The study provides the most detailed evidence to date on declines in the ungulate populations in the Mara and how this phenomenon is linked to the rapid expansion of human populations near the boundaries of the reserve. For example, an analysis of the monthly sample counts indicates that the losses were as high as 95 percent for giraffes, 80 percent for warthogs, 76 percent for hartebeest, and 67 percent for impala. Researchers say the declines they documented are supported by previous studies that have found dramatic drops in the reserve of once abundant wildebeest, gazelles and zebras.

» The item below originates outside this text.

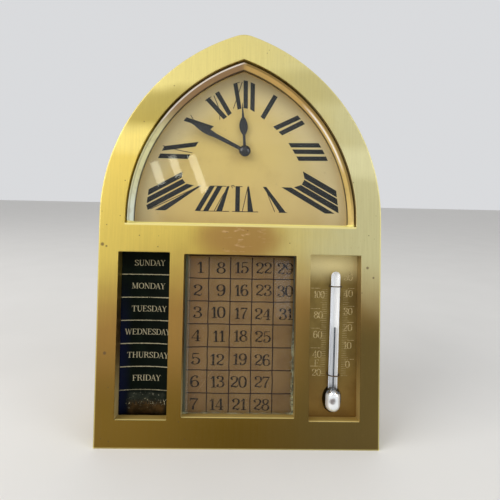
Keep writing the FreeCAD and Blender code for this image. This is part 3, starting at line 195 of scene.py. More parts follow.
# The studio light: a broad window of light high on the left, a weaker one on the right and one overhead,
# all soft, in a pale room that the brass can mirror.
def soft_light(name, place, aim, size, watts, colour, roll=0.0):
    """A soft oblong lamp that looks at a place. The camera doesn't see it, but brass and glass do."""
    data = bpy.data.lights.new(name, "AREA")
    data.shape = "RECTANGLE"
    data.size, data.size_y = size
    data.energy = watts
    data.color = colour
    lamp = bpy.data.objects.new(name, data)
    lamp.location = place
    lamp.visible_camera = False
    turn = (Vector(aim) - Vector(place)).to_track_quat("-Z", "Y").to_matrix()
    lamp.rotation_euler = (turn @ Matrix.Rotation(roll, 3, "Z")).to_euler()
    bpy.context.scene.collection.objects.link(lamp)


clock_middle = (0, 0, 0.1)
soft_light("window_left", (-0.95, -0.52, 0.75), clock_middle, (0.9, 0.9), 9.6, (1.0, 0.98, 0.94))
soft_light("window_right", (0.8, -0.5, 0.45), clock_middle, (0.4, 0.7), 2.5, (0.93, 0.97, 1.0))
soft_light("ceiling", (0.0, -0.75, 0.95), clock_middle, (1.7, 0.8), 1.25, (1.0, 1.0, 1.0))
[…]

"The situation we documented paints a bleak picture and requires urgent and decisive action if we want to save this treasure from disaster," said Joseph Ogutu, the lead author of the study and a statistical ecologist at ILRI. "Our study offers the best evidence to date that wildlife losses in the reserve are widespread and substantial, and that these trends are likely linked to the steady increase in human settlements on lands adjacent to the reserve."

Researchers found the growing human population has diminished the wild animal population by usurping wildlife grazing territory for crop and livestock production to support their families. Some traditional farming cultures to the west and southwest of the Mara continue to hunt wildlife inside the Mara Reserve, which is illegal, for food and profit.

The Mara National Reserve is located in the northernmost section of the Mara—Serengeti ecosystem in East Africa. The reserve is bounded by Tanzania's Serengeti National Park to the south, Maasai pastoral ranches to the north and east, and crop farming to the west. The area is world-famous for its exceptional wildlife population and an annual migration of nearly two million wildebeest, zebra and other wildlife across the Serengeti and Mara plains.

Ogutu and his colleagues focused much of their attention on the rapid changes occurring in the large territories around the Mara Reserve known as the Mara ranchlands, which are home to the Maasai. Until recently, most Maasai were semi-nomadic herders—known for their warrior culture and colorful red toga-style dress—who co-existed easily with the wildlife in the region.